Recommendation 3 - The Shire of Manjimup amend its Town Planning Scheme when next issued, to reclassify Marron aquaculture from “AA”, being a use which is not permitted unless approval is granted by Council,  to “P”, a use that is permitted under the Scheme.  Reclassification of Marron aquaculture to “P”, a use that is permitted under the Scheme, would constitute approval by the Local Government authority for purposes of application to the Department of Fisheries for a Marron aquaculture licence. Note, other forms of aquaculture should continue to be classified “AA” requiring approval by Council, as some may be activities prescribed by the Environmental Protection Act 1986  (fin fish and prawns) and be exotic fish species. 

5.3 Access to Information

Where government agencies require commercial activities to be licensed and approved, such as with Marron aquaculture, it is important relevant information be readily accessible.
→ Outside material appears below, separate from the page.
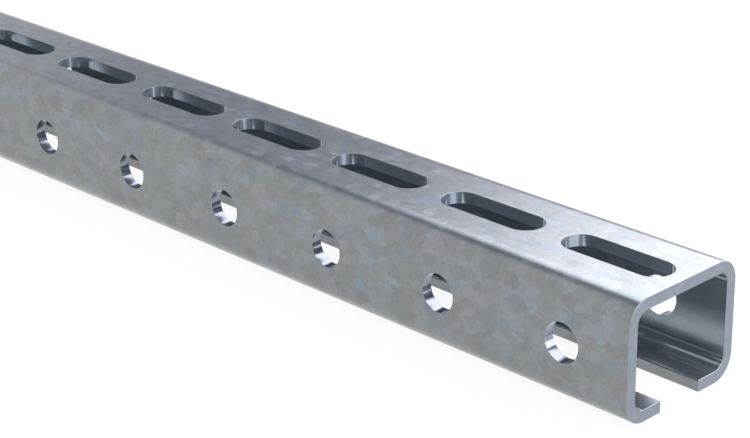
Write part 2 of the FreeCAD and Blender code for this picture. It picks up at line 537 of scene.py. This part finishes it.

In addition to telephone and print, information provided on web sites is a convenient format, especially for ‘out of hours’ access by businesses in rural areas where telephone contacts with government agencies during business hours may be inconvenient. It should be noted the Department of Fisheries web site information on aquaculture licensing fees was out of date and regional Marron aquaculture development contact details were incorrect. Similarly, the Shire of Manjimup web site fees and charges document was for 2003-2004 and could not be opened, and application for aquaculture approval documents links were ‘page not found’. These are obvious areas for improvement of government requirements for Marron aquaculture.